Institutional learning and unlearning in North-South university collaborations

Tiina Kontinen

Transforming practices, habits, and institutional arrangements in North-South University cooperation requires a lot of reflection and experimentation of "doing otherwise". Hence, learning and unlearning, in institutional in addition to individual sense, are core concepts in moving towards more equitable partnerships, and more predominantly, in efforts of decolonizing collaborations. This paper builds on and expands a co-authored article by me and Ajali M. Nguyahambi, titled "Institutional Learning in North–South Partnerships: Critical Self-Reflection on Collaboration Between Finnish and Tanzanian Academics", published in 2020 in journal Forum for Development Studies. First, based on Gregory Bateson's classic idea, it introduces a theoretical approach of qualitatively different "levels of learning" and unlearning, which will be enriched and challenged with the emerging critical research on North-South university collaborations.
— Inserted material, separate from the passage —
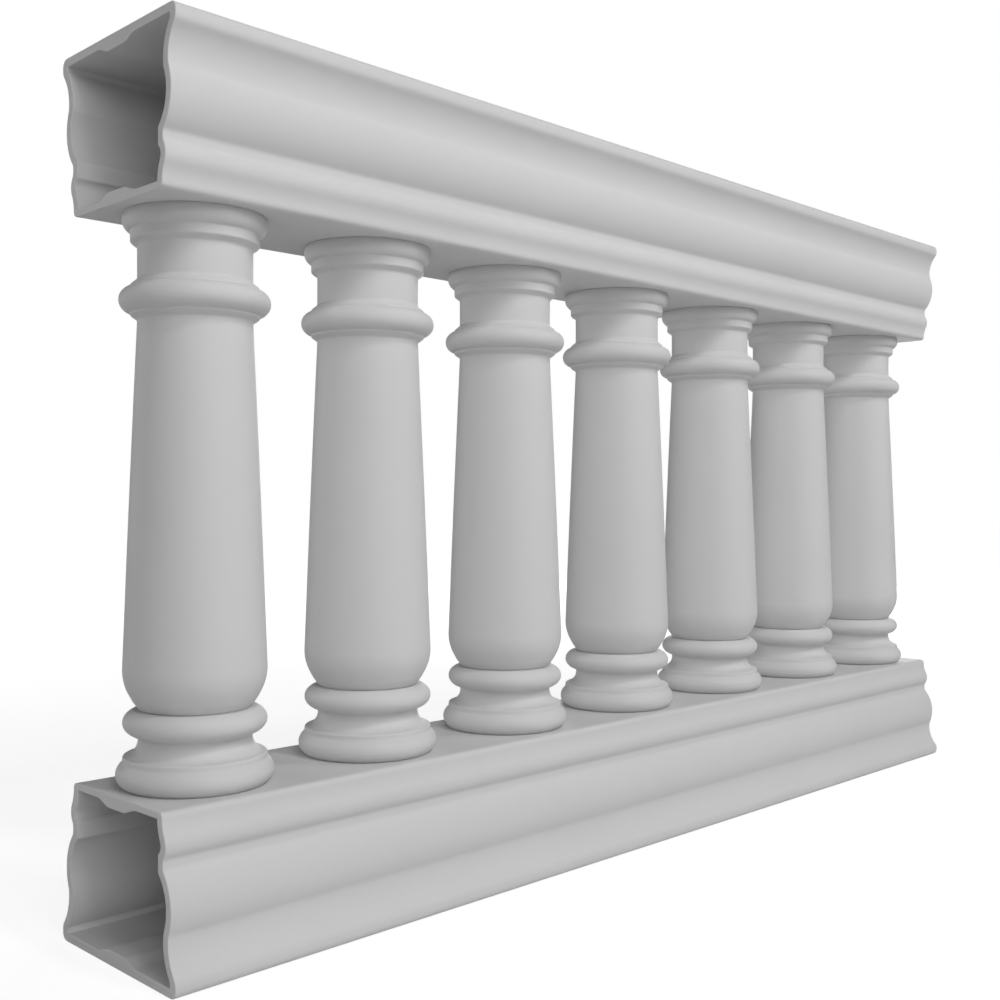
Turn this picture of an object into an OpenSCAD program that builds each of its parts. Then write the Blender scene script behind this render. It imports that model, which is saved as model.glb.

Second, the approach is used as a lens to draw critical "lessons learned" on several collaborations between Finnish and Tanzanian, Ugandan, and Zambian universities where I have participated as a team member or a Principal Investigator for over 20 years. The paper reflects learning and unlearning as first, improving practices, second, reforming collaborations, and third, transforming institutional presumptions, paying also attentions to the enabling and constraining factors stemming from diverse funding modalities.